(Excerpt from a dataset)
-=-=-=-=-
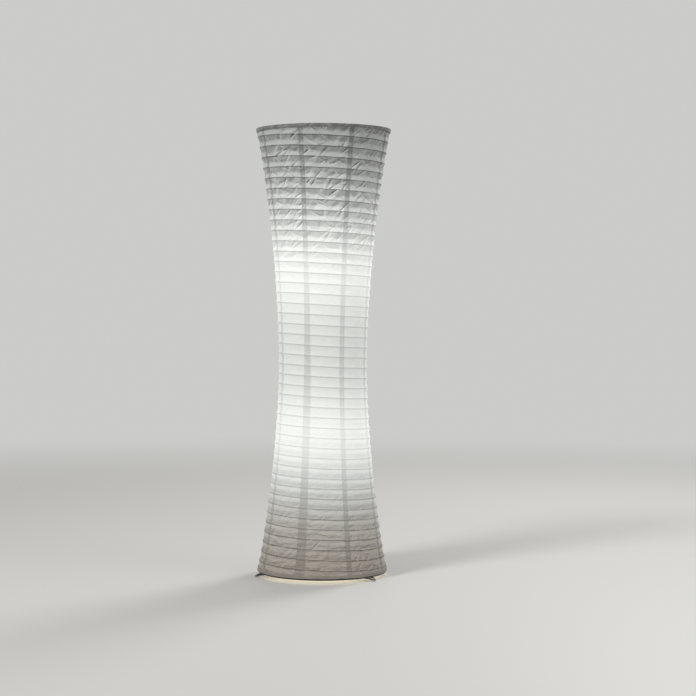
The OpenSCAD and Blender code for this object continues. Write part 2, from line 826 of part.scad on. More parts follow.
// Odd gores lie over their two neighbours, and even ones lie under theirs.
module paper_gore(n) {
    from_az = lap_az + (n - 1) * gore_deg - lap_deg / 2;
    inset = n % 2 == 0 ? paper_t + lap_play : 0;
    crests = gore_crests(from_az + (gore_deg + lap_deg) / 2);
    color(paper_colour)
        rotate([0, 0, from_az])
            rotate_extrude(angle = gore_deg + lap_deg, $fn = 96)
                polygon(concat(gore_edge(crests, inset), backwards(gore_edge(crests, inset + paper_t))));
}

module paper_gore_1() { paper_gore(1); }
module paper_gore_2() { paper_gore(2); }
module paper_gore_3() { paper_gore(3); }
module paper_gore_4() { paper_gore(4); }
module paper_gore_5() { paper_gore(5); }
module paper_gore_6() { paper_gore(6); }
module paper_gore_7() { paper_gore(7); }
module paper_gore_8() { paper_gore(8); }

leg_left();
leg_right();
leg_rear();
foot_caps();
base_ring();
base_plate();
base_nuts();
cord_grommet();
terminal_block();
terminal_screws();
rod_left_lower();
rod_right_lower();
rod_left_upper();
rod_right_upper();
rod_couplers();
lower_bridge();
upper_bridge();
bridge_screws();
top_bridge();
top_nuts();
lower_nipple();
lower_nipple_nut();
lower_holder_cap();
lower_holder_body();
lower_holder_insert();
lower_screw_shell();
lower_holder_contact();
upper_nipple();
upper_nipple_nut();
upper_holder_cap();
upper_holder_body();
upper_holder_insert();
upper_screw_shell();
upper_holder_contact();
lower_lead();
upper_lead();
lead_clips();
lower_bulb_contact();
lower_bulb_cap();
lower_bulb_glass();
upper_bulb_contact();
upper_bulb_cap();
upper_bulb_glass();
spreader_hub();
spreader_arm_left();
spreader_arm_right();
spreader_arm_rear();
thumb_nut();
bottom_ring();
spiral_rib();
top_ring();
paper_gore_1();
paper_gore_2();
paper_gore_3();
paper_gore_4();
paper_gore_5();
paper_gore_6();
paper_gore_7();
paper_gore_8();
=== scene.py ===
import math

import bmesh
import bpy
import numpy as np
from mathutils import Matrix, Vector


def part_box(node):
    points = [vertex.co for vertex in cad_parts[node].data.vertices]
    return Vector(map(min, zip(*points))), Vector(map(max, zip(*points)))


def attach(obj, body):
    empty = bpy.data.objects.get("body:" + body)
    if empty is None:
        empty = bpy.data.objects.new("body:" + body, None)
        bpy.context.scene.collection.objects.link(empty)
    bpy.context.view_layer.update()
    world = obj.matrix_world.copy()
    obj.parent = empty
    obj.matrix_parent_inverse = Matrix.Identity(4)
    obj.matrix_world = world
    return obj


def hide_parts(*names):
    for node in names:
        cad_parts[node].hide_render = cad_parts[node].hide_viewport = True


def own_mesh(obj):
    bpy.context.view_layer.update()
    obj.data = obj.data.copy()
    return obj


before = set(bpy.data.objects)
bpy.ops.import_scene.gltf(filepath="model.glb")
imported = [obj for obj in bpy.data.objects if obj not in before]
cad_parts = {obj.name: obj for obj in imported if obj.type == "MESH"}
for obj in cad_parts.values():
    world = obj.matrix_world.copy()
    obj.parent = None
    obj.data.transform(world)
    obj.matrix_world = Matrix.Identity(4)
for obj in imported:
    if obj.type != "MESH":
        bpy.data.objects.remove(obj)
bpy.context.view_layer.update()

MM = 0.001


# ---- Camera ----
# A long lens at waist height, well back from the lamp. It looks a little down and a little to
# the right, so that the lamp stands left of the middle as in the photograph.
ring_low, ring_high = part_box("top_ring")
axis_x, axis_y = (ring_low[0] + ring_high[0]) / 2, (ring_low[1] + ring_high[1]) / 2
camera_back = 4.70
camera_height = 0.732
look_down = math.radians(1.46)
look_right = math.radians(0.826)
roll = math.radians(0.21)

camera = bpy.data.objects.new("camera", bpy.data.cameras.new("camera"))
camera.data.lens = 90.05
camera.location = (axis_x, axis_y - camera_back, camera_height)
aim = Matrix.Rotation(-look_right, 3, "Z") @ Matrix.Rotation(math.pi / 2 - look_down, 3, "X")
camera.rotation_euler = (aim @ Matrix.Rotation(roll, 3, "Z")).to_euler()
bpy.context.scene.collection.objects.link(camera)
bpy.context.scene.camera = camera
bpy.context.scene.view_settings.view_transform = "Standard"


# ---- Floor and light ----
# A plain pale floor that runs out into a pale backdrop, under soft studio light. The backdrop's
# colour shows to the camera and in gloss, while what lights the lamp is set apart from it.
class Strand:
    """One socket among a finish's nodes. Sums and products of strands add Math nodes."""

    def __init__(self, tree, socket):
        self.tree, self.socket = tree, socket

    def node(self, kind, settings, values, out=0):
        """Any node: its type, its settings, which come first, and its sockets' values or links."""
        made = self.tree.nodes.new("ShaderNode" + kind)
        for name, value in settings.items():
            setattr(made, name, value)
        for name, value in values.items():
            if isinstance(value, Strand):
                self.tree.links.new(value.socket, made.inputs[name])
            else:
                made.inputs[name].default_value = value
        return Strand(self.tree, made.outputs[out])

    def math(self, operation, *others):
        return self.node("Math", {"operation": operation}, dict(enumerate((self, *others))))

    def __add__(self, other):
        return self.math("ADD", other)

    def __sub__(self, other):
        return self.math("SUBTRACT", other)

    def __mul__(self, other):
        return self.math("MULTIPLY", other)

    def __truediv__(self, other):
        return self.math("DIVIDE", other)

    def __pow__(self, other):
        return self.math("POWER", other)

    def __rsub__(self, other):
        return self * -1 + other

    def __rtruediv__(self, other):
        return self**-1 * other

    __radd__, __rmul__ = __add__, __mul__


def eased(strand, low, high):
    """0 below low, 1 above high and a smooth rise between. With low above high it falls."""
    ease = {"interpolation_type": "SMOOTHSTEP"}
    return strand.node("MapRange", ease, {"Value": strand, "From Min": low, "From Max": high})


backdrop = (0.60, 0.60, 0.585, 1)
sky_light = 0.32
floor_r, floor_drop = 9.0, 0.2 * MM
horizon_from, horizon_to = 1.4, 5.0

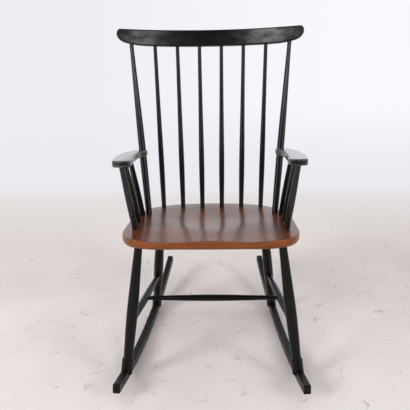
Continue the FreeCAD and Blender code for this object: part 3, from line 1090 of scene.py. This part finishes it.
@dataclass(frozen=True)
class Finish:
    """A finish on wood: two tones, two roughnesses and a grain that stands up a little."""

    name: str
    dark: Colour
    light: Colour
    sheen_low: float
    sheen_high: float
    coat: float
    coat_roughness: float
    figure: float
    pores: float
    relief: float
    specular: float
    coat_ior: float = 1.5
    thin: float = 0.85
    # Darker tones for faces that look up: painted shade on the top.
    painted_top_shade: tuple[Colour, Colour] | None = None
    glint: Colour = (1.0, 1.0, 1.0, 1)

    def build(self, groups: Groups, along: Vector | None = None) -> bpy.types.Material:
        """Make the material.

        Args:
            groups: The shared shader groups.
            along: The direction of the grain, or None for X.

        Returns:
            The material.
        """
        suffix = "" if along is None else "_" + "_".join(f"{round(value * 100):d}" for value in along)
        material = bpy.data.materials.new((self.name + suffix).replace("-", "m"))
        material.use_nodes = True
        weave = Weave(material.node_tree)
        surface = material.node_tree.nodes["Principled BSDF"]
        coordinates = weave.add("ShaderNodeTexCoord")
        place = coordinates.outputs["Object"]
        if along is not None:
            turn = weave.add("ShaderNodeMapping")
            turn.inputs["Rotation"].default_value = along.rotation_difference(Vector((1, 0, 0))).to_euler()
            weave.join(place, turn.inputs["Vector"])
            place = turn.outputs["Vector"]
        grain = weave.add("ShaderNodeGroup", node_tree=groups.grain)
        grain.inputs["Figure"].default_value = self.figure
        grain.inputs["Pores"].default_value = self.pores
        use = weave.add("ShaderNodeGroup", node_tree=groups.handling)
        weave.join(place, grain.inputs["Place"])
        weave.join(place, use.inputs["Place"])
        tone = weave.blend(grain.outputs["Tone"], self.dark, self.light)
        thickness = weave.range(use.outputs["Wave"], 0.35, 0.65, self.thin * self.coat, self.coat)
        # Faces that look up take darker tones: painted shade, the top getting less light than the front edge.
        # The coat is also thinner on the sides.
        if self.painted_top_shade is not None:
            up = weave.add("ShaderNodeSeparateXYZ")
            weave.join(coordinates.outputs["Normal"], up.inputs[0])
            facing = weave.range(up.outputs["Z"], 0.55, 0.9, 0.0, 1.0)
            tone = weave.blend(facing, tone, weave.blend(grain.outputs["Tone"], *self.painted_top_shade))
            thickness = weave.math("MULTIPLY", thickness, weave.range(facing, 0.0, 1.0, 0.5, 1.0))
        weave.join(tone, surface.inputs["Base Color"])
        shine = weave.range(use.outputs["Patch"], 0.0, 1.0, self.sheen_low, self.sheen_high)
        spots = weave.math("MULTIPLY", use.outputs["Mark"], 0.06)
        weave.join(weave.math("ADD", shine, spots), surface.inputs["Roughness"])
        bump = weave.add("ShaderNodeBump")
        bump.inputs["Distance"].default_value = self.relief
        bump.inputs["Strength"].default_value = 1.0
        weave.join(grain.outputs["Height"], bump.inputs["Height"])
        weave.join(bump.outputs["Normal"], surface.inputs["Normal"])
        weave.join(thickness, surface.inputs["Coat Weight"])
        surface.inputs["Specular IOR Level"].default_value = self.specular
        surface.inputs["Specular Tint"].default_value = self.glint
        surface.inputs["Coat IOR"].default_value = self.coat_ior
        surface.inputs["Coat Roughness"].default_value = self.coat_roughness
        return material


BLACK_LACQUER = Finish("black_lacquer", (0.0020, 0.0022, 0.0021, 1), (0.0050, 0.0053, 0.0050, 1), 0.30, 0.45,
                       1.0, 0.15, 6.0, 160.0, 0.00001, 0.05, 1.42)
ARM_LACQUER = Finish("arm_lacquer", (0.0020, 0.0022, 0.0021, 1), (0.0050, 0.0053, 0.0050, 1), 0.20, 0.30,
                     1.0, 0.10, 6.0, 160.0, 0.00003, 0.5, 1.57)
CREST_LACQUER = replace(BLACK_LACQUER, name="crest_lacquer", coat_roughness=0.19, coat_ior=1.36, thin=0.3)
LEG_LACQUER = replace(BLACK_LACQUER, name="leg_lacquer", coat=0.6, coat_ior=1.3)
ROCKER_LACQUER = replace(LEG_LACQUER, name="rocker_lacquer", dark=(0.0032, 0.0026, 0.0020, 1),
                         light=(0.0110, 0.0090, 0.0070, 1), coat=0.35, coat_roughness=0.28)
# The seat's last tone pair darkens its up-facing top as painted shade.
SEAT_VARNISH = Finish("seat_varnish", (0.090, 0.022, 0.003, 1), (0.25, 0.062, 0.007, 1), 0.35, 0.45,
                      0.95, 0.23, 5.0, 120.0, 0.00003, 0.22, 1.45, 0.85,
                      ((0.042, 0.009, 0.002, 1), (0.165, 0.038, 0.004, 1)), (1.0, 0.80, 0.60, 1))


@dataclass
class Studio:
    """A pale floor that sweeps up into a wall, soft lamps, and the camera."""

    floor_front: float = -4.0
    floor_rear: float = 1.7
    floor_half: float = 6.0
    cove_radius: float = 0.6
    wall_height: float = 4.0
    floor_dark: Colour = (0.70, 0.650, 0.630, 1)
    floor_light: Colour = (0.78, 0.730, 0.710, 1)
    crack_colour: Colour = (0.42, 0.38, 0.36, 1)
    far_colour: Colour = (0.80, 0.768, 0.76, 1)
    # The wall's glow is painted shade: darker at its foot and towards the left.
    shaded_foot_colour: Colour = (0.835, 0.812, 0.872, 1)
    shaded_left_colour: Colour = (0.865, 0.850, 0.905, 1)
    right_colour: Colour = (0.95, 0.945, 1.0, 1)
    fade_start: float = 0.55
    fade_end: float = 1.7
    sky_high: float = 0.80
    sky_low: float = 0.15
    camera_place: Sequence[float] = (0.0379, -1.6817, 1.0263)
    heading_deg: float = 2.066
    pitch_deg: float = 18.322
    roll_deg: float = 1.123
    focal_share: float = 525.5 / 410
    sensor_width: float = 36.0

    def backdrop(self) -> None:
        """Make the floor with its cove and wall in one sheet."""
        clear_selection()
        bpy.ops.mesh.primitive_plane_add(size=1.0, location=(0, 0, 0))
        sheet = bpy.context.object
        sheet.name = "floor_and_wall"
        bench = Bench(sheet)
        bench.pick(Pick.VERTS, lambda place, normal: True)
        depth = self.floor_rear - self.floor_front
        bench.resize((2 * self.floor_half, depth, 1), (0, 0, 0))
        bpy.ops.transform.translate(value=(0, self.floor_rear - depth / 2, 0))
        rear = self.floor_rear
        bench.pick(Pick.EDGES, lambda place, normal: abs(place.y - rear) < MM)
        bpy.ops.mesh.spin(steps=16, angle=-math.radians(90), center=(0, rear, self.cove_radius),
                          axis=(1, 0, 0))
        bench.piece.data.update()
        bench.pick(Pick.EDGES, lambda place, normal: place.z > self.cove_radius - MM)
        bench.extrude((0, 0, self.wall_height))
        bpy.ops.object.mode_set(mode="OBJECT")
        bpy.ops.object.shade_smooth()
        sheet.data.materials.append(self.paper())

    def paper(self) -> bpy.types.Material:
        """The backdrop's material, paler up the wall than on the floor."""
        material = bpy.data.materials.new("studio_paper")
        material.use_nodes = True
        weave = Weave(material.node_tree)
        surface = material.node_tree.nodes["Principled BSDF"]
        place = weave.add("ShaderNodeTexCoord").outputs["Object"]
        split = weave.add("ShaderNodeSeparateXYZ")
        weave.join(place, split.inputs[0])
        back = weave.range(split.outputs["Y"], self.fade_start, self.fade_end, 0.0, 1.0)
        cast = weave.add("ShaderNodeGroup", node_tree=cement_group())
        weave.join(place, cast.inputs["Place"])
        tone = weave.blend(cast.outputs["Cloud"], self.floor_dark, self.floor_light)
        tone = weave.blend(cast.outputs["Crack"], tone, self.crack_colour)
        weave.join(tone, surface.inputs["Base Color"])
        # Painted shade on the wall's glow: darker towards the left and at the wall's foot.
        wall = weave.blend(weave.range(split.outputs["X"], -1.0, 1.0, 0.0, 1.0), self.shaded_left_colour,
                           self.right_colour)
        wall = weave.blend(weave.range(split.outputs["Z"], 0.0, 0.5, 0.0, 1.0), self.shaded_foot_colour, wall)
        step = weave.range(split.outputs["Y"], self.fade_end - 0.12, self.fade_end + 0.08, 0.0, 1.0)
        wall = weave.blend(step, self.far_colour, wall)
        surface.inputs["Roughness"].default_value = 0.6
        surface.inputs["Specular IOR Level"].default_value = 0.2
        rays = weave.add("ShaderNodeLightPath")
        seen = weave.math("MAXIMUM", rays.outputs["Is Camera Ray"], rays.outputs["Is Glossy Ray"])
        seen = weave.math("MAXIMUM", seen, rays.outputs["Is Transmission Ray"])
        glow = weave.add("ShaderNodeEmission")
        weave.join(wall, glow.inputs["Color"])
        blend = weave.add("ShaderNodeMixShader")
        weave.join(weave.math("MULTIPLY", back, seen), blend.inputs[0])
        weave.join(surface.outputs[0], blend.inputs[1])
        weave.join(glow.outputs[0], blend.inputs[2])
        weave.join(blend.outputs[0], material.node_tree.nodes["Material Output"].inputs["Surface"])
        return material

    def lamp(self, name: str, place: Sequence[float], target: Sequence[float], size: float,
             power: float, glow: Glow = Glow.BOTH) -> None:
        """A square soft lamp.

        Args:
            name: Its name.
            place: Where it hangs.
            target: What it faces.
            size: Its side.
            power: Its power in watts.
            glow: What it does.
        """
        data = bpy.data.lights.new(name, "AREA")
        data.size = size
        data.energy = power
        lamp = bpy.data.objects.new(name, data)
        bpy.context.scene.collection.objects.link(lamp)
        lamp.location = place
        lamp.rotation_euler = (Vector(target) - Vector(place)).to_track_quat("-Z", "Y").to_euler()
        lamp.visible_camera = False
        lamp.visible_diffuse, lamp.visible_glossy = glow.value

    def world(self) -> None:
        """Even light from above, dimmer from behind the camera."""
        world = bpy.data.worlds.new("studio")
        world.use_nodes = True
        bpy.context.scene.world = world
        weave = Weave(world.node_tree)
        background = world.node_tree.nodes["Background"]
        split = weave.add("ShaderNodeSeparateXYZ")
        weave.join(weave.add("ShaderNodeTexCoord").outputs["Generated"], split.inputs[0])
        front = weave.range(split.outputs["Y"], -1.0, 0.0, 1.0, 0.0)
        low = weave.range(split.outputs["Z"], 0.35, 0.75, 1.0, 0.0)
        dim = weave.range(weave.math("MULTIPLY", front, low), 0.0, 0.6, self.sky_high, self.sky_low)
        background.inputs["Color"].default_value = (0.95, 0.95, 0.97, 1)
        weave.join(dim, background.inputs["Strength"])

    def camera(self) -> None:
        """The camera at the photograph's place and angle."""
        data = bpy.data.cameras.new("camera")
        data.sensor_width = self.sensor_width
        data.lens = self.focal_share * self.sensor_width
        camera = bpy.data.objects.new("camera", data)
        bpy.context.scene.collection.objects.link(camera)
        camera.matrix_world = (
            Matrix.Translation(self.camera_place)
            @ Matrix.Rotation(math.radians(self.heading_deg), 4, "Z")
            @ Matrix.Rotation(math.radians(90 - self.pitch_deg), 4, "X")
            @ Matrix.Rotation(-math.radians(self.roll_deg), 4, "Z")
        )
        bpy.context.scene.camera = camera

    def build(self) -> None:
        """Set up the whole studio."""
        self.backdrop()
        self.world()
        self.lamp("right_box", (0.875, -2.5, 2.15), (0, 0, 0.6), 0.42, 6.0)
        self.lamp("left_box", (-0.86, -2.4, 2.15), (0, 0, 0.6), 0.46, 9.0)
        self.lamp("left_key", (-4.16, -3.6, 2.70), (0, 0, 0.3), 1.6, 192, Glow.MATT)
        self.lamp("right_key", (4.64, -4.0, 2.94), (0, 0, 0.3), 1.6, 130, Glow.MATT)
        self.lamp("left_panel", (-2.6, -2.25, 1.80), (0, 0, 0.3), 2.0, 27, Glow.GLOSS)
        self.lamp("right_panel", (2.9, -2.5, 1.95), (0, 0, 0.3), 2.0, 27, Glow.GLOSS)
        self.camera()
        bpy.context.scene.view_settings.view_transform = "Standard"


@dataclass
class RockingChair:
    """The whole chair: every piece over its solid, dressed and riding on the frame."""

    seat: SeatBoard = field(default_factory=SeatBoard)
    crest: CrestRail = field(default_factory=CrestRail)
    sticks: Sticks = field(default_factory=Sticks)
    arms: Arms = field(default_factory=Arms)
    rockers: Rockers = field(default_factory=Rockers)
    legs: Legs = field(default_factory=Legs)

    def build(self) -> None:
        """Make, dress and mount every piece."""
        groups = Groups(grain_group(), handling_group())
        black = BLACK_LACQUER.build(groups)
        varnish = SEAT_VARNISH.build(groups)
        made = {**self.seat.build(), **self.crest.build(), **self.sticks.build(), **self.arms.build(),
                **self.rockers.build(), **self.legs.build(self.rockers)}
        arm, leg, rocker = (finish.build(groups) for finish in (ARM_LACQUER, LEG_LACQUER, ROCKER_LACQUER))
        special = {"seat": (varnish, Slot.SEAT), "arm_right": (arm, Slot.BLACK), "arm_left": (arm, Slot.BLACK),
                   "crest_rail": (CREST_LACQUER.build(groups), Slot.BLACK),
                   **{node: (leg, Slot.BLACK) for node in made if "leg" in node or "stretcher" in node},
                   **{node: (rocker, Slot.BLACK) for node in made if "rocker" in node}}
        for node, piece in made.items():
            finish, slot = special.get(node, (black, Slot.BLACK))
            self.dress(piece, finish)
            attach(piece, BODY)
            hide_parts(node)
            LOG.info("%s stands for %s, %d faces", piece.name, node, len(piece.data.polygons))
        for node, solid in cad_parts.items():
            if node not in made:
                self.dress(solid, black)
                LOG.info("%s keeps its solid", node)

    @staticmethod
    def dress(piece: bpy.types.Object, material: bpy.types.Material) -> None:
        """Give a piece its material in place of any it has."""
        piece.data.materials.clear()
        piece.data.materials.append(material)


def main() -> None:
    """Build the studio and the chair."""
    logging.basicConfig(level=logging.INFO, format="%(message)s")
    Studio().build()
    RockingChair().build()


if __name__ == "__main__":
    main()
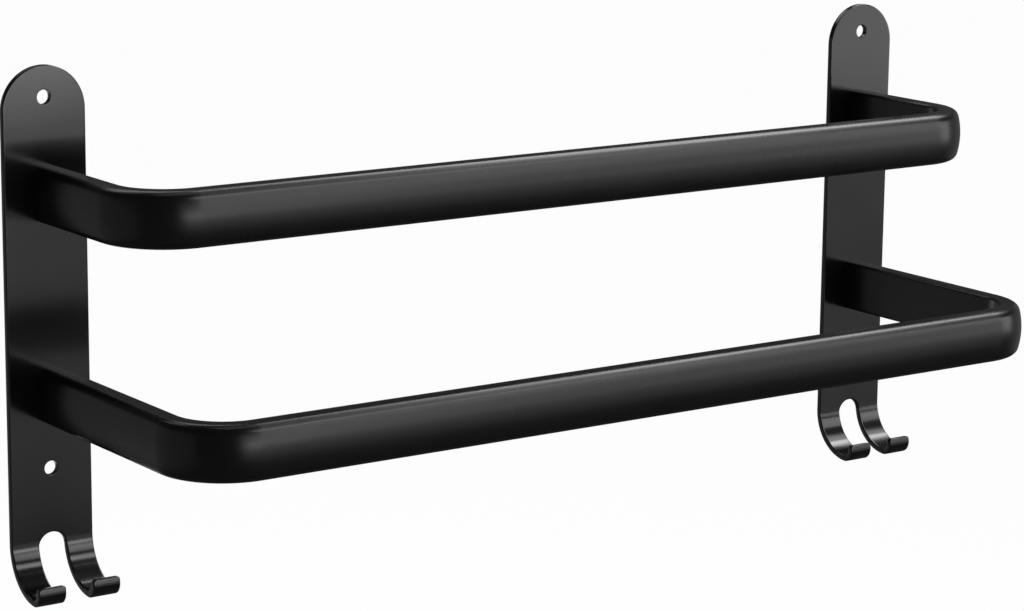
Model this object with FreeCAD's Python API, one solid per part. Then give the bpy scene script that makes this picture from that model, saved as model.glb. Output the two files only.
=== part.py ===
-=-=-=-=-
Requirements — Retype only what lies between the line bearing "leg_left();" and the line bearing "in imported if", keeping both of those lines.

Response to the exercise —
leg_left();
leg_right();
leg_rear();
foot_caps();
base_ring();
base_plate();
base_nuts();
cord_grommet();
terminal_block();
terminal_screws();
rod_left_lower();
rod_right_lower();
rod_left_upper();
rod_right_upper();
rod_couplers();
lower_bridge();
upper_bridge();
bridge_screws();
top_bridge();
top_nuts();
lower_nipple();
lower_nipple_nut();
lower_holder_cap();
lower_holder_body();
lower_holder_insert();
lower_screw_shell();
lower_holder_contact();
upper_nipple();
upper_nipple_nut();
upper_holder_cap();
upper_holder_body();
upper_holder_insert();
upper_screw_shell();
upper_holder_contact();
lower_lead();
upper_lead();
lead_clips();
lower_bulb_contact();
lower_bulb_cap();
lower_bulb_glass();
upper_bulb_contact();
upper_bulb_cap();
upper_bulb_glass();
spreader_hub();
spreader_arm_left();
spreader_arm_right();
spreader_arm_rear();
thumb_nut();
bottom_ring();
spiral_rib();
top_ring();
paper_gore_1();
paper_gore_2();
paper_gore_3();
paper_gore_4();
paper_gore_5();
paper_gore_6();
paper_gore_7();
paper_gore_8();
=== scene.py ===
import math

import bmesh
import bpy
import numpy as np
from mathutils import Matrix, Vector


def part_box(node):
    points = [vertex.co for vertex in cad_parts[node].data.vertices]
    return Vector(map(min, zip(*points))), Vector(map(max, zip(*points)))


def attach(obj, body):
    empty = bpy.data.objects.get("body:" + body)
    if empty is None:
        empty = bpy.data.objects.new("body:" + body, None)
        bpy.context.scene.collection.objects.link(empty)
    bpy.context.view_layer.update()
    world = obj.matrix_world.copy()
    obj.parent = empty
    obj.matrix_parent_inverse = Matrix.Identity(4)
    obj.matrix_world = world
    return obj


def hide_parts(*names):
    for node in names:
        cad_parts[node].hide_render = cad_parts[node].hide_viewport = True


def own_mesh(obj):
    bpy.context.view_layer.update()
    obj.data = obj.data.copy()
    return obj


before = set(bpy.data.objects)
bpy.ops.import_scene.gltf(filepath="model.glb")
imported = [obj for obj in bpy.data.objects if obj not in before]
cad_parts = {obj.name: obj for obj in imported if obj.type == "MESH"}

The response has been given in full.